Punch him in the face...if not i'll do it for you...i've really got the rage today...no idea why!xx
 
Well at least you've found out now. I'd find out what part he wants to play as a dad and move on it's his loss. I'm sure you'll find someone to make a lovely family with one day just look after you and your little one x
 
Good luck.

Remember you and baby are the important ones. Concentrate on making yourself comfy and happy and ready, don't exhaust yourself getting angry.

Hugs xx
 
Thankyou for replies :) I'm so so glad I don't live in the same city as his uni, otherwise I would have seriously hurt him by now!
I just keep thinking that in a few weeks, I'll have a baby that I'll love more than anything, and any man and the baba will put everything into perspective.
 
Just need to have a quick rant, need to get my anger out or i will explode...

. . . He said that he wants to be there for the birth, but doesnt know how long he can stay round after cause he has work to do- which he could be doing now!!!
X

Hun, are you sure you WANT him to be at the birth? Not trying to be rude, or mess around with your plans, but you might want to rethink that. You will need support and understanding while in labour and it doesn't look like you will receive any from him!

I know how heartbreaking an absent father can be to a child (my son and his father) so tell him whatever his decision is (to stay or run) to make it NOW and not when LO is three years old - it makes life so much easier for your LO.

I hope everything works itself out in the end as no woman, and especially no child, deserves this!
:hugs: :hugs: :hugs:
 
Just need to have a quick rant, need to get my anger out or i will explode...

. . . He said that he wants to be there for the birth, but doesnt know how long he can stay round after cause he has work to do- which he could be doing now!!!
X

Hun, are you sure you WANT him to be at the birth? Not trying to be rude, or mess around with your plans, but you might want to rethink that. You will need support and understanding while in labour and it doesn't look like you will receive any from him!

I know how heartbreaking an absent father can be to a child (my son and his father) so tell him whatever his decision is (to stay or run) to make it NOW and not when LO is three years old - it makes life so much easier for your LO.
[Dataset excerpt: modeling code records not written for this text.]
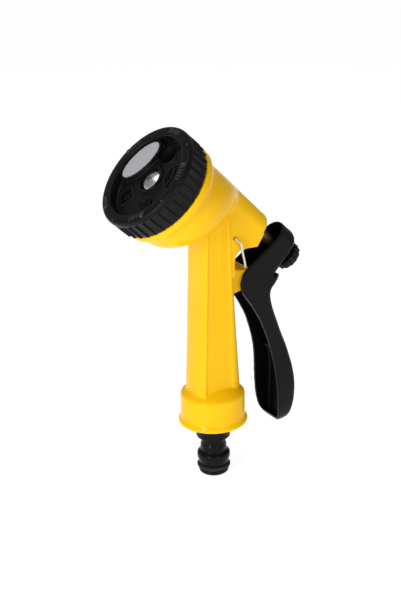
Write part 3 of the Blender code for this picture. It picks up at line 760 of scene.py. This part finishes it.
def rim_mark(figure, angle):
    """A figure, and after it five dashes that spread like a spray."""
    strokes = []
    for name in SEGMENTS[figure]:
        ends = [(FIGURE_WIDE * a + FIGURE_LEFT, FIGURE_FOOT + FIGURE_HIGH * b) for a, b in STROKES[name]]
        strokes.append(rim_stroke(*ends, angle, FIGURE_STROKE))
    for k in range(5):
        foot = DASH_LEFT + DASH_PITCH * k
        head = foot + DASH_LEAN * (k - 2)
        strokes.append(rim_stroke((foot, DASH_FOOT), (head, DASH_HEAD), angle, DASH_STROKE))
    return strokes


screen_angle = math.atan2(screen_middle.y, screen_middle.x)
half_way = math.radians(36)
places = (FULL, FAN, JET, MIST, screen_angle)
marks = []
for figure, angle in zip("12345", places):
    marks += rim_mark(figure, angle)
for angle in places:
    marks.append(rim_stroke((0.0, 24.9), (0.0, 25.2), angle + half_way, DOT_STROKE))
print("marks on the rim: %d strokes" % len(marks))
rim_marks = merged("rim_marks", *marks)
for piece, finish in ((grip_ring, dial_black), (dial_face, dial_black), (rim_marks, mark_black)):
    smooth_shaded(piece, 35)
    wear(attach(piece, "dial"), finish)
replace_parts(dial_face, "dial_housing")
print("face: %d faces" % len(dial_face.data.polygons))

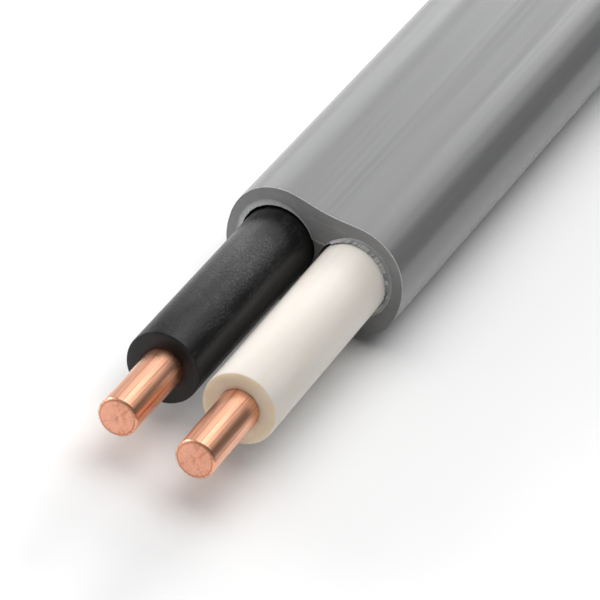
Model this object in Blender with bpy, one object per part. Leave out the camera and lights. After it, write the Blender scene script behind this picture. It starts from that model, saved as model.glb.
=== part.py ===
"""Coil of flat twin building cable: two solid copper conductors, each in its own insulation, in one flat grey sheath.

The cable is wound layer on layer with its wide side upright, each layer from side to side across the columns. As it
steps from place to place, one place stays open for part of a turn, so the coil has a little less than a full last
turn. The free end leaves the outer turn at the floor, twists a quarter turn to lie flat, and is stripped to show both
conductors. Metres, +Z up, origin at the bottom centre.
"""

import math

import bmesh
import bpy
from mathutils import Vector

MM = 0.001

# Conductors: 12 AWG solid copper in plain insulation
COPPER_RADIUS = 1.025 * MM
COPPER_CLEARANCE = 0.06 * MM
INSULATION_WALL = 0.815 * MM
INSULATION_GAP = 0.28 * MM
CORE_SIDES = 32
INSULATION_SIDES = 48
TIP_CHAMFER = 0.16 * MM

# Sheath: a flat oval of two lobes with a shallow waist, round two bores that run into each other
BORE_CLEARANCE = 0.27 * MM
TOP_WALL = 0.86 * MM
SIDE_WALL = 0.67 * MM
WAIST_DEPTH = 0.12 * MM
LOBE_FACETS = 12
BORE_SIDES = 40

# Stripped end, measured from the cut face of the sheath
INSULATION_SHOWN = 13.4 * MM
COPPER_SHOWN = 4.85 * MM
BORE_DEPTH = 30.0 * MM
END_CLEARANCE = 0.3 * MM

# Winding
CABLE_LENGTH = 7.62
COLUMNS = 3
LAYERS = 5
OPEN_TURN = 0.72
LAYER_GAP = 0.35 * MM
COLUMN_GAP = 0.8 * MM
GROOVE_DEPTH = 2.3 * MM
LOBE_FLAT = 2.4 * MM
LOBE_CORNER_STEPS = 2
COIL_STEP_DEG = 5.6

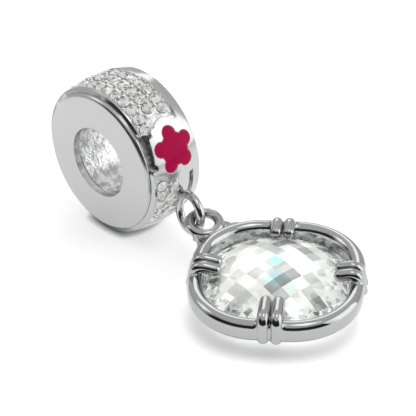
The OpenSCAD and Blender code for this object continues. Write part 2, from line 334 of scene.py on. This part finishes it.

I hope everything works itself out in the end as no woman, and especially no child, deserves this!
:hugs: :hugs: :hugs:

I was just about to say the same thing myself..having him there could prove counter productive..better start thinking about someone else that will give you the support and encouragement that you will need..sorry that he's being such an arse:hugs:its his loss and frankly he sounds very emotionally immature.
 
I know what you mean, and I think i will have to re-think his involvement in the birth... Have so many conflicting thoughts in my head, but biggest concern is obviously my LO.